According to Insight Beating monitoring, Codex's /goal mode allows the Agent to loop continuously until the task is completed, but this amplifies the human tendency to use ambiguous cues. OpenAI engineer Chris Hayduk, based on internal hands-on experience, pointed out that vague instructions like "optimize code" can cause the model to either give up prematurely due to not knowing the endpoint, or get stuck in a blind loop of endless modifications.
To keep the Agent reliably working for days or even longer, he summarized three disciplines:
- Eliminate qualitative terms, use checklists instead: The model cannot assess what is "better," but can understand "reduce runtime by 20% without failing tests." When faced with qualitative tasks such as formatting a paper, he even directly threw a Markdown checklist containing 200 formatting requirements to Codex, transforming abstract tasks into quantitative tasks—where "completion is achieved by ticking all the checkboxes."
- Limit validation time to minutes: The Agent needs to validate actions through testing.

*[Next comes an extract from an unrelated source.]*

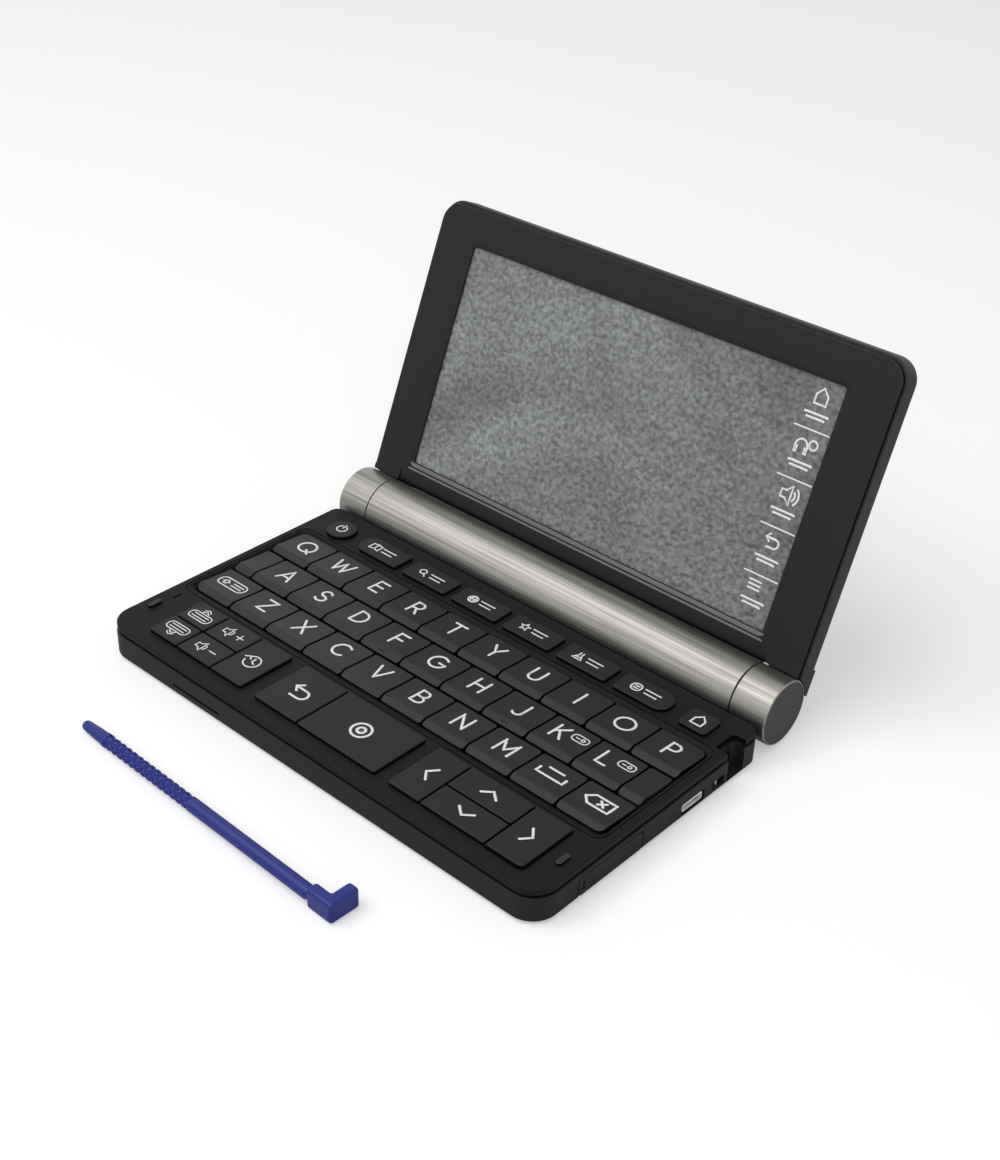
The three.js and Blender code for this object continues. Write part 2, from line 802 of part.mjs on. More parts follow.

Don't let it run for hours in a massive production environment; provide it with a sample dataset and a lightweight framework to make the feedback loop as short as possible.
- Maintain three files as an "external brain": Even with a large context window, memory is lost after running for a few days. He suggests directly creating three Markdown files locally: PLAN.md (high-level plan), EXPERIMENTS.md (record of experiment outcomes), and EXPERIMENT_NOTES.md (real-time thinking drafts), forcing the model to write the trial-and-error process to disk.